Via a citation of Amnesty International, Afghanistan and Georgia both come under fire. According to the organization's Web site, however, the number of deaths resulting from human rights abuses in Georgia doesn't even come to a dozen. And every instance of torture or the abuse of women in Afghanistan comes from the heyday of the Taliban - though it's certainly true that Afghanistan had little choice but to join the coalition.
Even the horror and the chaos in Colombia, however, doesn't compare to that in the countries Lyons suggests that the U.S. should have gotten on our side: Russia and China. Russia's oppressive war on Chechnya has resulted in hundreds of deaths, most famously in the recent Moscow theater incident in which hundreds of civilians were hospitalized or killed by the Russian police's use of gas. China merely executed 2,468 of its citizens last year, often in unjust or hurried trials. But with enemies like these, who needs friends?
The main point of my article, however, is to highlight the abuses of Hussein's regime. Too often the most we hear are vague generalizations of torture and maybe a reference to the gassing of the Kurds, which fits well with the right's program of weapons-scare tactics. Around 100,000 Kurds were killed in that attack. In my research, I have found that Hussein is most likely responsible for the outright murder of 200,000 more of his own countrymen.
Certainly it is an exaggeration to call "Hussein's rule the worst in world history," as Stalin or Hitler, though both dead now, probably are more competitive in that category than Hussein. But then, I don't want the would-be mass-murdering dictators of the world to be convinced they're in the race for some elite prize.
One of the most horrid facets of Hussein's regime is not simply the number of the dead, but the torture most have had to endure before passing on. Amnesty International's extensive report on the "Systematic Torture of Political Prisoners" describes how prisoners were mutilated, electrically shocked, beaten and tortured in ways I will not print in a Campus piece. Despite being an ostensibly secularist state, common fundamentalist Islamic forms of punishment such as the severing of hands and feet were introduced in the last decade.
In fact, over the past few years Iraq has instituted a "return to faith" campaign to garner support from surrounding Islamic countries. This campaign has had a deadly effect on Iraqi women, who are often killed outside their own homes by Uday Hussein's Fedayeen Saddam. Execution is accomplished via the barbaric method of beheading with a sword. The crimes for which all of these tortures are applied are often contrived, of a political nature, or both.

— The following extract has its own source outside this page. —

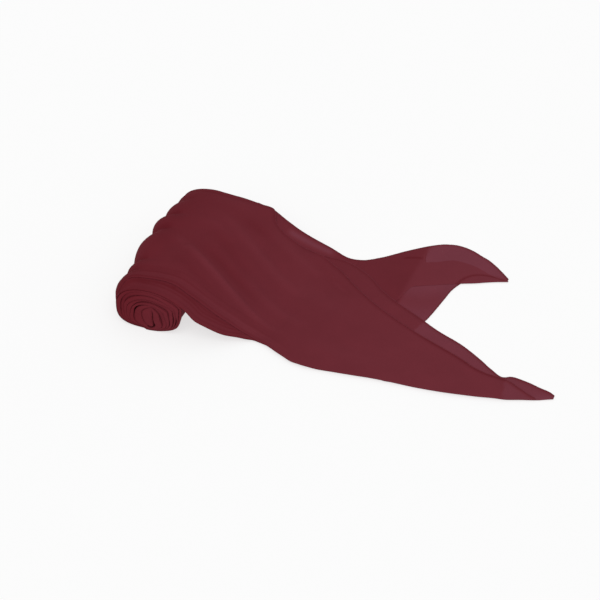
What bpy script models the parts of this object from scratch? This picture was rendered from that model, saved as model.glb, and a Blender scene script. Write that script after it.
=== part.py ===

The only grotesquerie I can see is in Hussein's regime and in those who attempt to ignore this evil so that a perfectly unblemished extremist view of the world can emerge.
For me it is not so easy to be "anti-war" or "pro-war," because the easy solutions never end up being the most accurate. As comforting as creative misspellings like "Faux News" may be to some, they're only preaching to the choir. Instead of always trying to prove ourselves right, let's try to find out what's right, and work from there.

Michael O'Brien is a literary studies major from Dallas, Texas.